The request — Return only the lines from the top of the material through the line marked by "---- driving dimensions", unaltered.

Excerpted data —
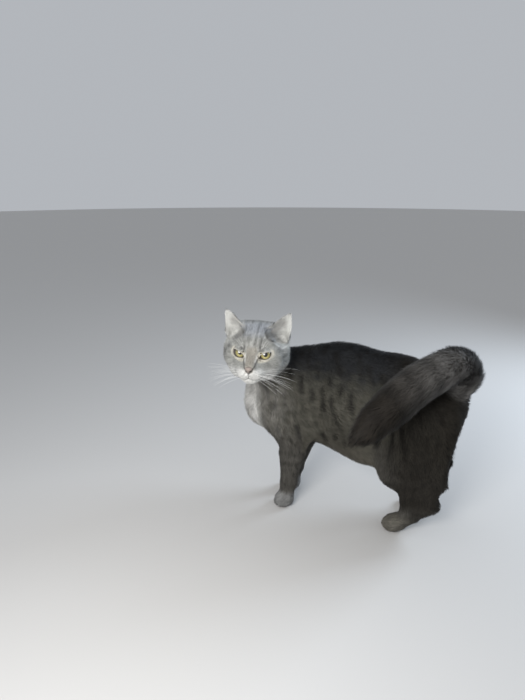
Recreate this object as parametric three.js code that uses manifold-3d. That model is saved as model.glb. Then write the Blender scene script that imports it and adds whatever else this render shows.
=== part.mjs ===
// A domestic tabby cat, life size, standing still with its head turned to look back over its left
// shoulder and its tail lifted and swung out to the left. The solids are the outside of the coat.
// Millimetres, +Z up. The cat faces -X and its left side is towards -Y. Places are first written
// from a point on the floor between the paws, and the last lines move the whole cat so that the
// origin is the bottom centre of its bounding box.

import * as THREE from 'three';
import Module from 'manifold-3d';
import { mergeVertices } from 'three/addons/utils/BufferGeometryUtils.js';

// ---- driving dimensions -----------------------------------------------------------------------

const backHeight = 300; // floor to the top of the back
const stance = 200; // front paws to hind paws
const track = 82; // left paws to right paws
const trunkHalfWidth = 53;
const pawHeight = 13; // floor to the middle of a paw
const tailRadius = 30;
const headTurn = 104; // degrees to the left of straight ahead
const headLift = 2; // degrees, nose up
const headTilt = 2; // degrees, left ear down
const earThickness = 4;
const eyeRadius = 10.6;
const eyeSpacing = 39;
const gap = 0.35; // between neighbouring pieces

// How far each leg stands out to the side and back from its even place.
const legSteps = {
  front_leg_left: { side: -1, out: 10, back: 5 },
  front_leg_right: { side: 1, out: -37, back: -3 },
  hind_leg_left: { side: -1, out: 0, back: 0 },
  hind_leg_right: { side: 1, out: -2, back: 16 },
};

// Heights at which the legs are divided.
const elbowCut = 108;
const kneeCut = 100;
const ankleCut = 30;

// Grid cells of the surfaces, finest where the form is smallest.
const bodyCell = 21;
const headCell = 8.6;
const muzzleCell = 6.2;
const legCell = 10.5;
const tailCell = 15;
const regionCell = 30;

// Sizes of the soft fillets where forms run together.
const bodyFillet = 8;
const trunkFillet = 6;
const headFillet = 4;
const legFillet = 3;

const v = (x, y, z) => new THREE.Vector3(x, y, z);
const box = (a, b) => new THREE.Box3(a, b);

// ---- fields: functions of a point that are negative inside a form ------------------------------

// A round rod that tapers from radius ra at a to rb at b. broad is its width over its depth.
function rod(a, b, ra, rb, broad = 1) {
  const axis = b.clone().sub(a);
  const lengthSq = axis.lengthSq();
  return (p) => {
    const x = p.x - a.x;
    const y = p.y - a.y;
    const z = p.z - a.z;
    const t = THREE.MathUtils.clamp((x * axis.x + y * axis.y + z * axis.z) / lengthSq, 0, 1);
    const across = (y - axis.y * t) / broad;
    return Math.hypot(x - axis.x * t, across, z - axis.z * t) - (ra + (rb - ra) * t);
  };
}

// An ellipsoid, turned nose-down by lean degrees about the y axis.
function lump(centre, radii, lean = 0) {
  const c = Math.cos(THREE.MathUtils.degToRad(lean));
  const s = Math.sin(THREE.MathUtils.degToRad(lean));
  return (p) => {
    const dx = p.x - centre.x;
    const dz = p.z - centre.z;
    const x = (c * dx - s * dz) / radii.x;
    const y = (p.y - centre.y) / radii.y;
    const z = (s * dx + c * dz) / radii.z;
    const k0 = Math.hypot(x, y, z);
    const k1 = Math.hypot(x / radii.x, y / radii.y, z / radii.z);
    return k1 === 0 ? -Math.min(radii.x, radii.y, radii.z) : (k0 * (k0 - 1)) / k1;
  };
}

// Forms run together with a soft fillet of about the given size.
function blend(size, forms) {
  return (p) => {
    let sum = 0;
    for (const form of forms) sum += Math.exp(-form(p) / size);
    return -size * Math.log(sum);
  };
}

// ---- trunk and neck ----------------------------------------------------------------------------

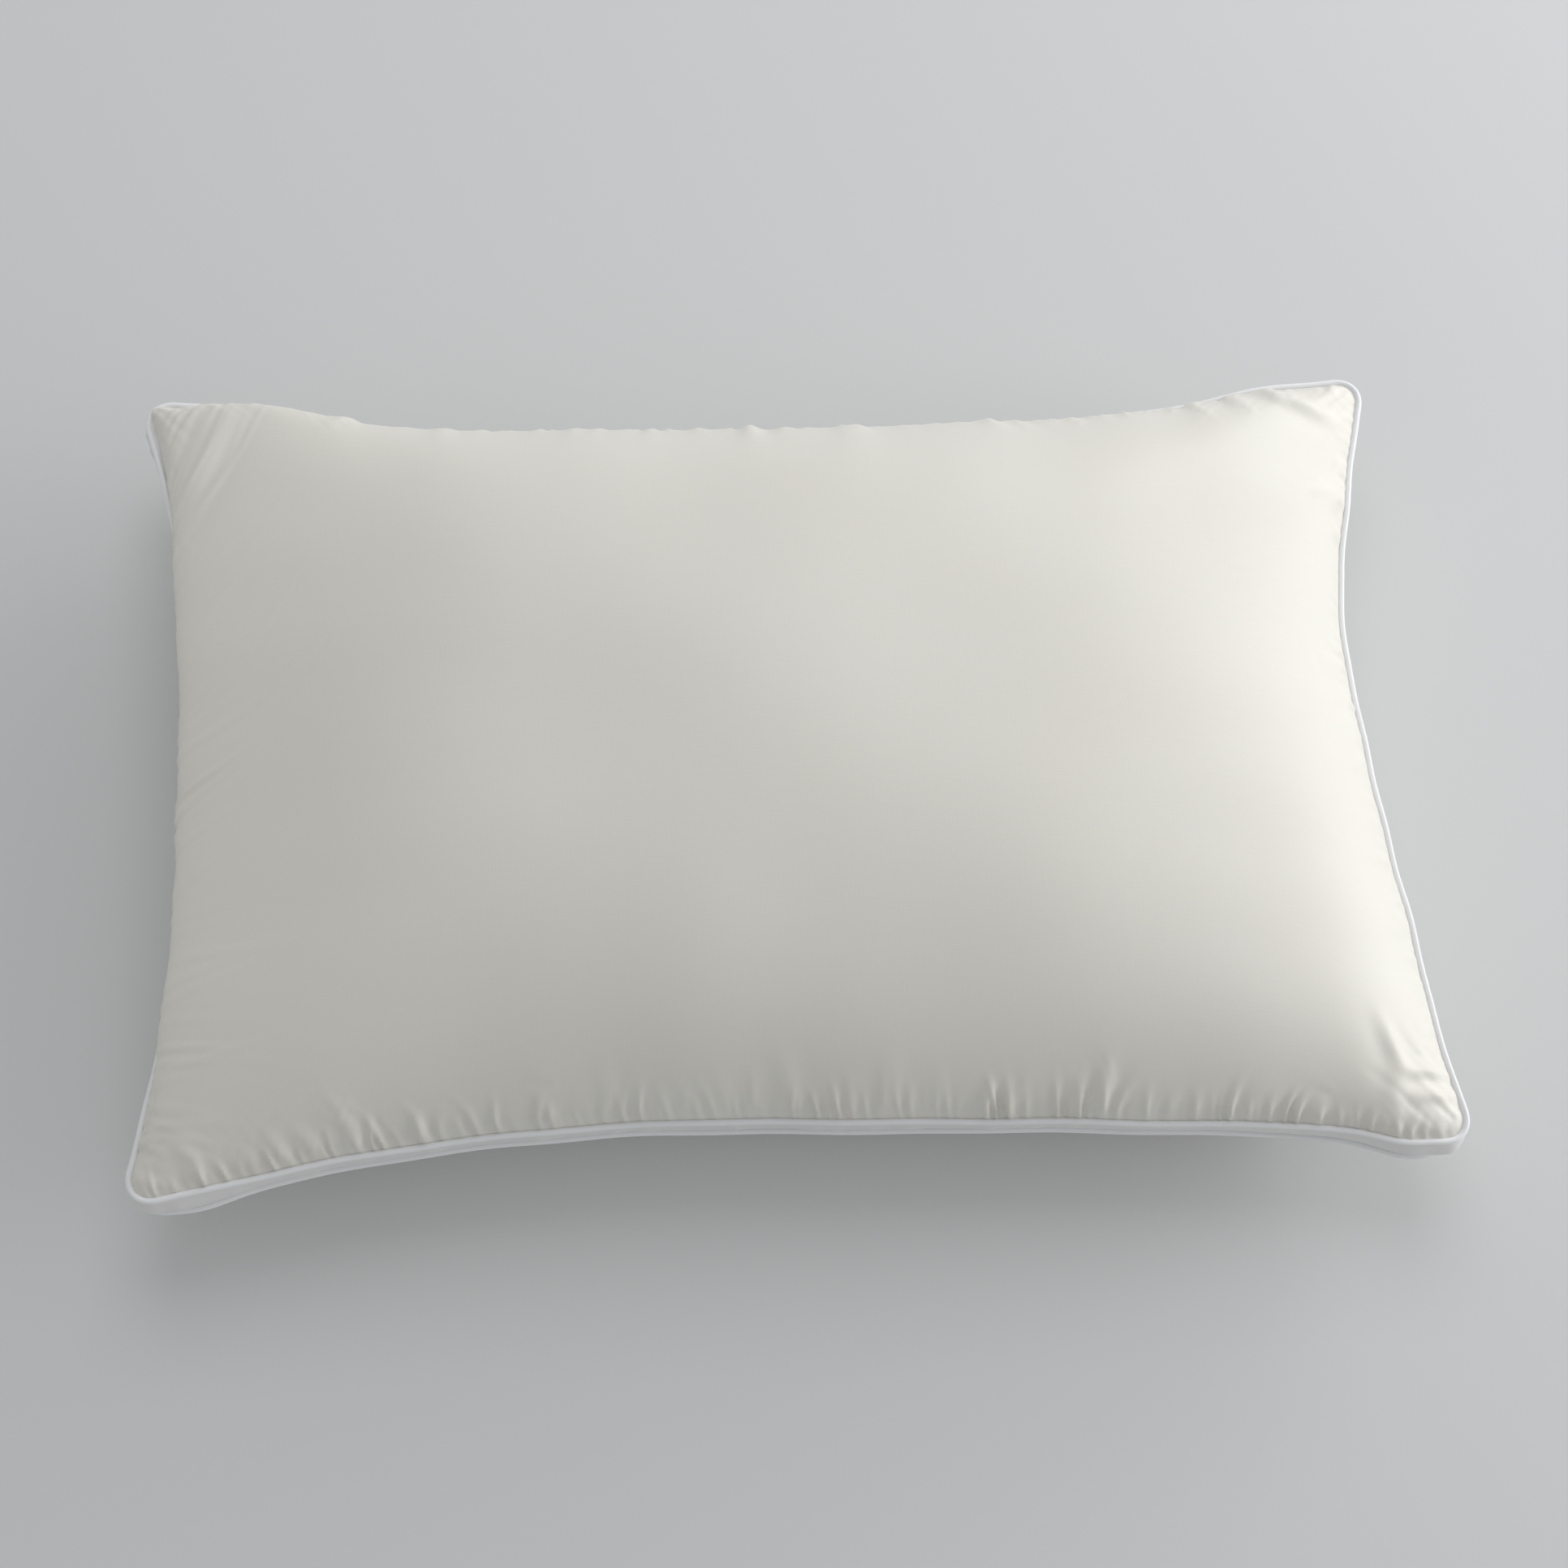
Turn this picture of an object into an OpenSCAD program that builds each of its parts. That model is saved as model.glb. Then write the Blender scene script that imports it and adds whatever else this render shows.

Solution for this problem —
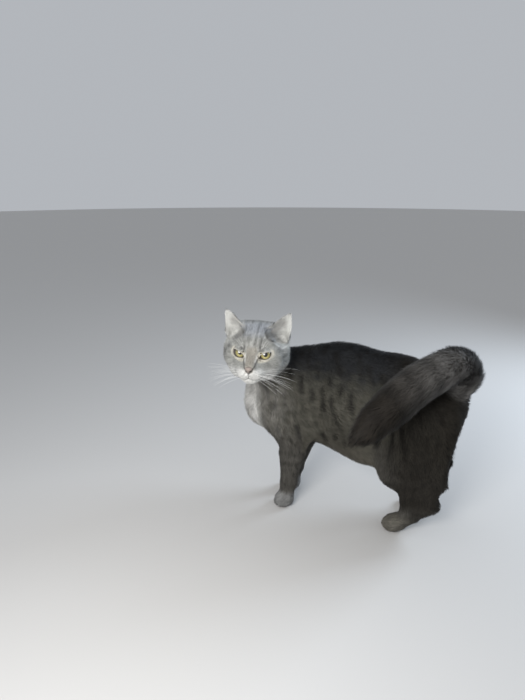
Recreate this object as parametric three.js code that uses manifold-3d. That model is saved as model.glb. Then write the Blender scene script that imports it and adds whatever else this render shows.
=== part.mjs ===
// A domestic tabby cat, life size, standing still with its head turned to look back over its left
// shoulder and its tail lifted and swung out to the left. The solids are the outside of the coat.
// Millimetres, +Z up. The cat faces -X and its left side is towards -Y. Places are first written
// from a point on the floor between the paws, and the last lines move the whole cat so that the
// origin is the bottom centre of its bounding box.

import * as THREE from 'three';
import Module from 'manifold-3d';
import { mergeVertices } from 'three/addons/utils/BufferGeometryUtils.js';

// ---- driving dimensions -----------------------------------------------------------------------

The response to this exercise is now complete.